◆ WHAT IS NEEDED: Reproduce exactly, and only, the lines running from the start of the entries below to the line containing "class, in millimetres.".

◆ EXCERPTED RECORDS:
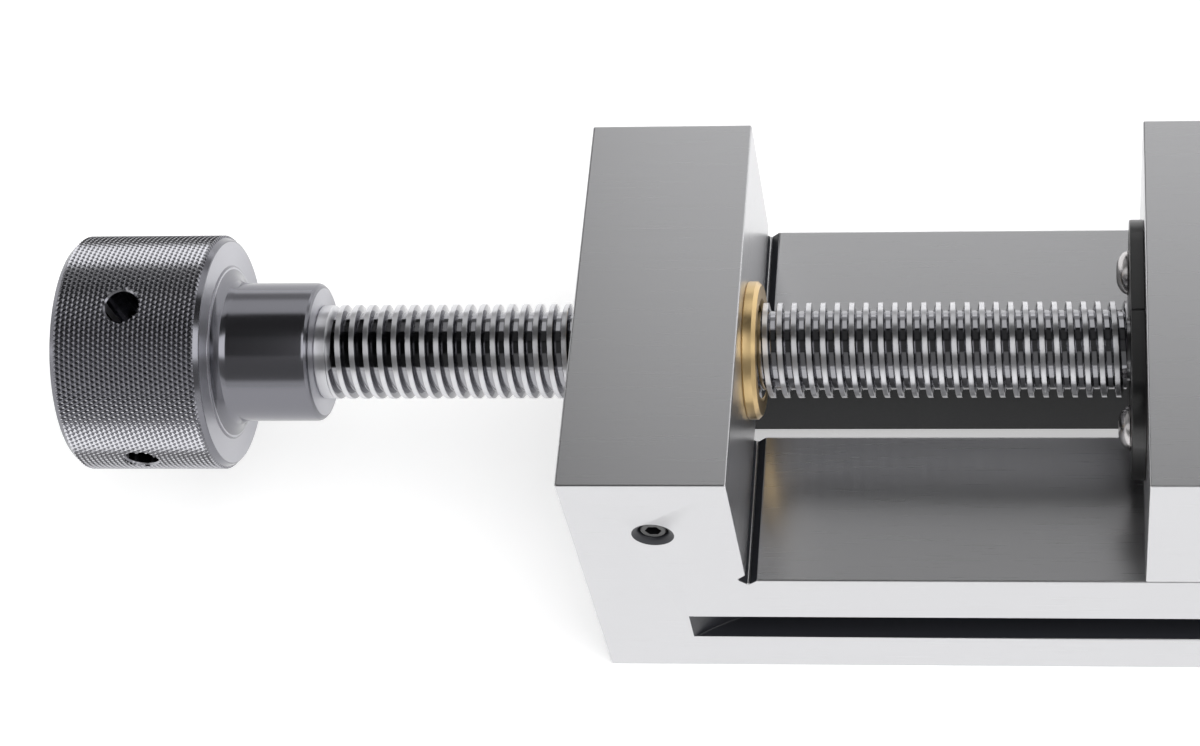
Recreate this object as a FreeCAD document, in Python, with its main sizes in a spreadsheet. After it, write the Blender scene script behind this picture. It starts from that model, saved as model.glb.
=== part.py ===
"""A toolmaker's screw vise of the 88 mm class, in millimetres.

The origin is the middle of the base. +X runs along the bed towards the fixed jaw, +Z is up, and the
knob is at the -X end. Turned and sliding pieces are drawn about their own axes and then placed.
"""

import FreeCAD, Part
import math
import os
import re
import Sketcher

# Driving sizes: name and value.
SIZES = {
    # Vise body
    "body_length": "235",
    "body_width": "88",
    "body_height": "80",
    "bed_height": "40",
    "rear_block_length": "34",
    "fixed_jaw_length": "35",
    "edge_break": "0.4",
    "relief_width": "3",
    "relief_depth": "1.1",
    "slot_width": "18.5",
    "slot_length": "184",
    "slot_overrun": "1",
    "slot_edge_break": "0.3",
    "channel_width": "36",
    "channel_height": "11.5",
    "channel_length": "191",
    "channel_corner": "8",
    "groove_low": "13.6",
    "groove_height": "9.6",
    "groove_depth": "8",
    "groove_length": "195",
    "groove_cutter": "50",
    # Screw and nut
    "screw_diameter": "20",
    "running_gap": "0.05",
    "nut_diameter": "26",
    "nut_length": "33.5",
    "flange_diameter": "29",
    "flange_thickness": "2.8",
    "flange_chamfer": "0.8",
    "seat_gap": "0.02",
    # Set screws
    "set_screw_diameter": "6",
    "set_screw_socket": "3",
    "set_screw_socket_depth": "3",
    "lock_screw_length": "30",
    "lock_sink_diameter": "8.7",
    "lock_sink_depth": "0.8",
    "grub_length": "6",
    "grub_station": "9.7",
    # Movable jaw and its guide
    "jaw_length": "35",
    "jaw_opening": "48.6",
    "slide_gap": "0.05",
    "tongue_inset": "1",
    "vee_width": "8",
    "vee_relief_width": "1",
    "vee_relief_depth": "0.8",
    "keeper_thickness": "11",
    "keeper_corner": "3",
    "keeper_side_gap": "0.2",
    # Keeper bolts and washers
    "bolt_diameter": "6",
    "bolt_length": "20",
    "bolt_head_diameter": "10",
    "bolt_head_height": "6",
    "bolt_socket": "5",
    "bolt_socket_depth": "3",
    "bolt_spacing": "18",
    "bolt_hole_depth": "22",
    "bolt_sink_diameter": "11.6",
    "bolt_head_recess": "0.2",
    "washer_diameter": "11",
    "washer_thickness": "1.6",
    "hole_gap": "0.2",
    # Retaining plate and its screws
    "plate_width": "54",
    "plate_height": "30",
    "plate_thickness": "3",
    "plate_corner": "10",
    "plate_edge_break": "0.3",
    "split_gap": "0.06",
    "neck_gap": "0.2",
    "plate_screw_spread": "38",
    "plate_screw_diameter": "5",
    "plate_screw_length": "12",
    "plate_screw_hole_depth": "14",
    "button_diameter": "9.5",
    "button_height": "2.75",
    "button_rim": "0.4",
    "button_top_diameter": "5",
    "button_socket": "3",
    "button_socket_depth": "1.6",
    # Lead screw and thrust button
    "thread_length": "166.8",
    "shank_diameter": "19.8",
    "shank_length": "2.7",
    "spigot_diameter": "16",
    "spigot_length": "25",
    "neck_diameter": "13",
    "shoulder_gap": "0.7",
    "collar_play": "0.1",
    "collar_diameter": "18",
    "collar_length": "8",
    "collar_room": "1",
    "button_pin_diameter": "8",
    "button_pin_seat": "4",
    "button_pin_standout": "5.5",
    "button_pin_chamfer": "1.2",
    "thrust_gap": "0.05",
    # Knob
    "knob_diameter": "49.8",
    "knob_length": "31.5",
    "knob_chamfer": "1.3",
    "hub_diameter": "29.4",
    "hub_length": "20",
    "hub_chamfer": "1",
    "root_flare": "2.5",
    "spigot_end_gap": "0.5",
    "tommy_hole_diameter": "7",
    "tommy_hole_station": "14.8",
    "knob_turn": "9",
}

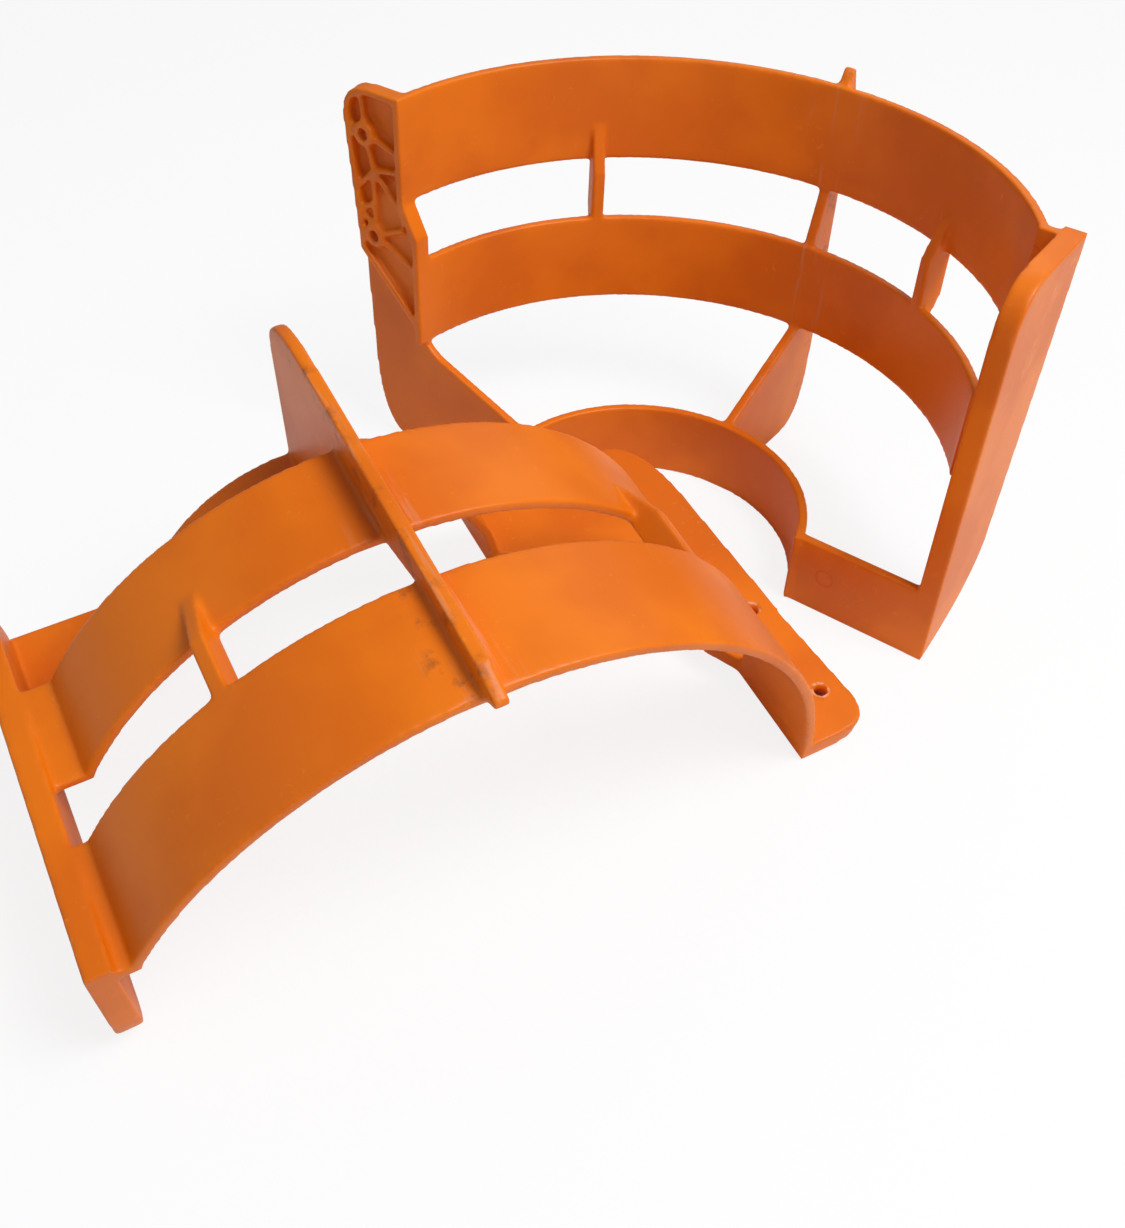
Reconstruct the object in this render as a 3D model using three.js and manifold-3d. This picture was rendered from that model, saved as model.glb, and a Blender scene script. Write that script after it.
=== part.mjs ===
// Two-part moulded propeller guard for an outboard motor, shown taken apart.
// One half stands on its small end and its mirror image lies in front of it on its flanges.
// Half frame: X across the guard, from the bolting pad (-) to the top flange (+);
// Y outwards from the plane where the halves meet; Z along the propeller axis, small end at 0.
// Millimetres.
import * as THREE from "three";
import { mergeVertices } from "three/addons/utils/BufferGeometryUtils.js";
import Module from "manifold-3d";

// ---- driving dimensions ----
const gap = 0.3; // clearance between touching sub-parts
const wideInner = 165; // inner radius of the wide band
const middleInner = 156; // inner radius of the middle band
const smallInner = 83; // inner radius of the small band
const bandWall = 5;
const wideHeight = 57;
const middleHeight = 51;
const smallHeight = 43;
const bandSpacing = 32; // open slot between neighbouring bands
const bladeThickness = 6; // fin and ribs
const lowRibAngle = 136;
const highRibAngle = 61;
const finAngle = 90;
const finOuter = 180; // outer edge of the fin from the axis
const finTip = 8; // the fin stands this far past the wide rim
const finCorner = 24;
const ribRun = 26; // how far a rib tapers over each band
const flangeX = 162; // outer face of the top flange
const flangeThickness = 11;
const flangeFront = 22; // edge of the top flange nearest the joint plane
const flangeBack = 92; // edge of the top flange at the wide end
const flangeBackLow = 80; // the same edge where it starts to curve in
const flangeCorner = 26;
const flangeSweep = 44; // height of the curve at the small end
const webWall = 5; // webs and walls that tie bands to flanges
const padWidth = 40; // bolting pad, outwards from the wide band
const padDepth = 10; // pad thickness, back from the joint plane
const padLength = 92; // straight part of the pad from the wide rim
const padPoint = 30; // pointed lower end of the pad
const padCorner = 16;
const padSkin = 3.5; // smooth outer face of the pad
const padRim = 4; // rim and ribs of the cored side
const boltHole = 7; // clearance hole for a 6 mm bolt
const bossRing = 3.5; // wall of the round boss at a bolt hole
const firstHoleDrop = 25; // first hole below the wide rim
const holeSpacing = 57;
const holeInset = 14; // bolt holes from the outer edge of the pad
const padTaper = 12; // the outer edge moves in by this much at the small end
const laidTurn = -25.4; // degrees, heading of the laid half's wide end
const laidTilt = 9.1; // degrees, its small end is propped up by this much
const laidPlace = [74, -224]; // wide-rim centre of the laid half from the axis of the upright one
const arcSteps = 40;

// ---- heights and places worked out from them ----
const smallTop = smallHeight;
const middleBottom = smallTop + bandSpacing;
const middleTop = middleBottom + middleHeight;
const wideBottom = middleTop + bandSpacing;
const wideTop = wideBottom + wideHeight;
const wideOuter = wideInner + bandWall;
const middleOuter = middleInner + bandWall;
const smallOuter = smallInner + bandWall;
const flangeInnerX = flangeX - flangeThickness;
const padInner = -wideInner;
const padOuter = -(wideOuter + padWidth - bandWall);
const firstHole = wideTop - firstHoleDrop;
const secondHole = firstHole - holeSpacing;
const holeX = padOuter + holeInset;
const padBottom = wideTop - padLength;
const radians = (degrees) => (degrees * Math.PI) / 180;

// ---- shape helpers ----
const wasm = await Module();
wasm.setup();

function outline(points) {
  const shape = new THREE.Shape();
  points.forEach(([u, v], i) => (i ? shape.lineTo(u, v) : shape.moveTo(u, v)));
  shape.closePath();
  return shape;
}

// Extrudes a shape so that its axes become the given directions, starting at the offset.
function slab(shape, depth, [right, up, out], offset) {
  const options = { depth, bevelEnabled: false, curveSegments: 10 };
  const geometry = new THREE.ExtrudeGeometry(shape, options);
  geometry.applyMatrix4(new THREE.Matrix4().makeBasis(right, up, out));
  geometry.translate(...offset);
  return geometry;
}

const X = new THREE.Vector3(1, 0, 0);
const Y = new THREE.Vector3(0, 1, 0);
const Z = new THREE.Vector3(0, 0, 1);
const lengthwise = [Y, Z, X]; // outline in Y and Z, thickness along +X
const facing = [X, Z, new THREE.Vector3(0, -1, 0)]; // outline in X and Z, thickness towards -Y

// Plate facing the joint plane, with its near face at the given Y.
const facingPlate = (shape, near, depth) => slab(shape, depth, facing, [0, near + depth, 0]);

function toSolid(geometry) {
  const plain = new THREE.BufferGeometry();
  plain.setAttribute("position", geometry.getAttribute("position"));
  if (geometry.index) plain.setIndex(geometry.index);
  const merged = mergeVertices(plain, 1e-4);
  return new wasm.Manifold(new wasm.Mesh({
    numProp: 3,
    vertProperties: new Float32Array(merged.getAttribute("position").array),
    triVerts: new Uint32Array(merged.index.array),
  }));
}

function toGeometry(solid) {
  const mesh = solid.getMesh();
  const geometry = new THREE.BufferGeometry();
  geometry.setAttribute("position", new THREE.BufferAttribute(mesh.vertProperties, 3));
  geometry.setIndex(new THREE.BufferAttribute(mesh.triVerts, 1));
  geometry.computeVertexNormals();
  return geometry;
}

function mirrored(geometry) {
  const flipped = mergeVertices(geometry.clone().deleteAttribute("normal").deleteAttribute("uv"), 1e-4);
  flipped.scale(-1, 1, 1);
  const index = flipped.index.array;
  for (let i = 0; i < index.length; i += 3) [index[i], index[i + 1]] = [index[i + 1], index[i]];
  flipped.computeVertexNormals();
  return flipped;
}

// ---- bands ----
// Angle at which a circle of this radius is the given height above the joint plane.
const endAngle = (radius, y) => Math.asin(y / radius);

function ringSector(inner, outer, bottom, height, from, to) {
  const steps = Array.from({ length: arcSteps + 1 }, (_, i) => from + ((to - from) * i) / arcSteps);
  const onCircle = (radius) => (a) => [radius * Math.cos(a), radius * Math.sin(a)];
  const points = [...steps.map(onCircle(outer)), ...steps.reverse().map(onCircle(inner))];
  return slab(outline(points), height, [X, Y, Z], [0, 0, bottom]);
}

const band = (inner, bottom, height, from, to) =>
  ringSector(inner, inner + bandWall, bottom, height, from, to);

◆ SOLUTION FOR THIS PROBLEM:
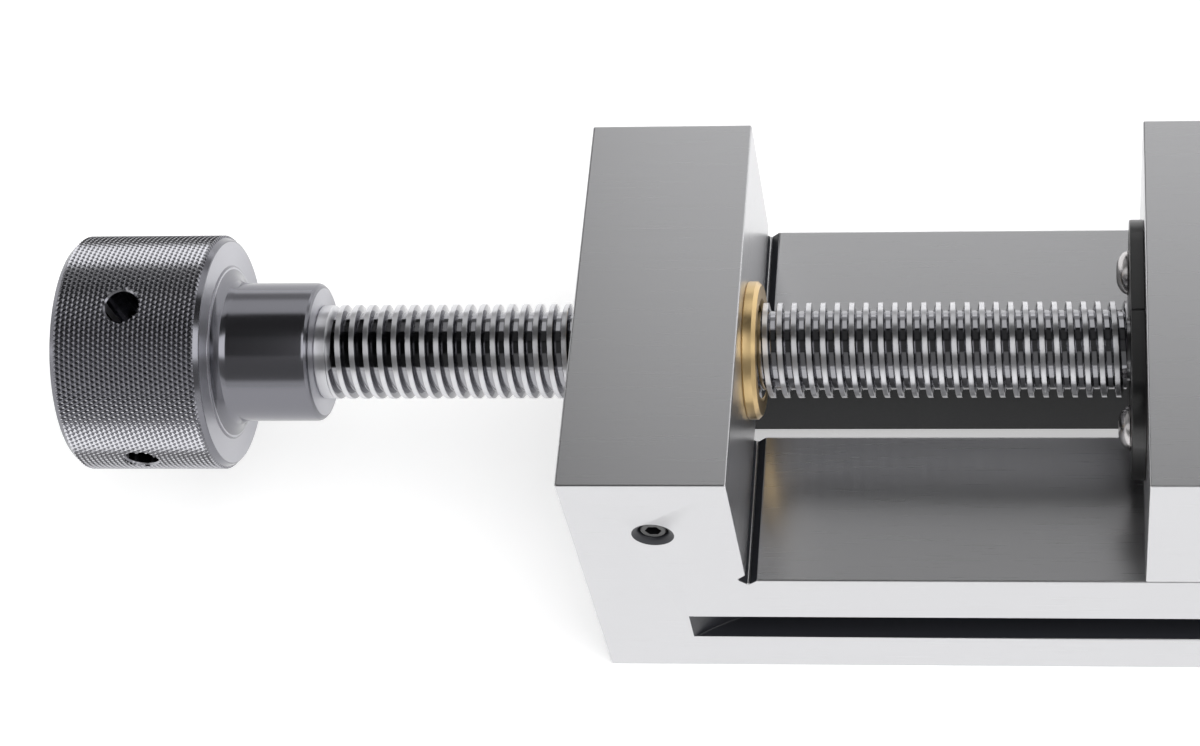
Recreate this object as a FreeCAD document, in Python, with its main sizes in a spreadsheet. After it, write the Blender scene script behind this picture. It starts from that model, saved as model.glb.
=== part.py ===
"""A toolmaker's screw vise of the 88 mm class, in millimetres.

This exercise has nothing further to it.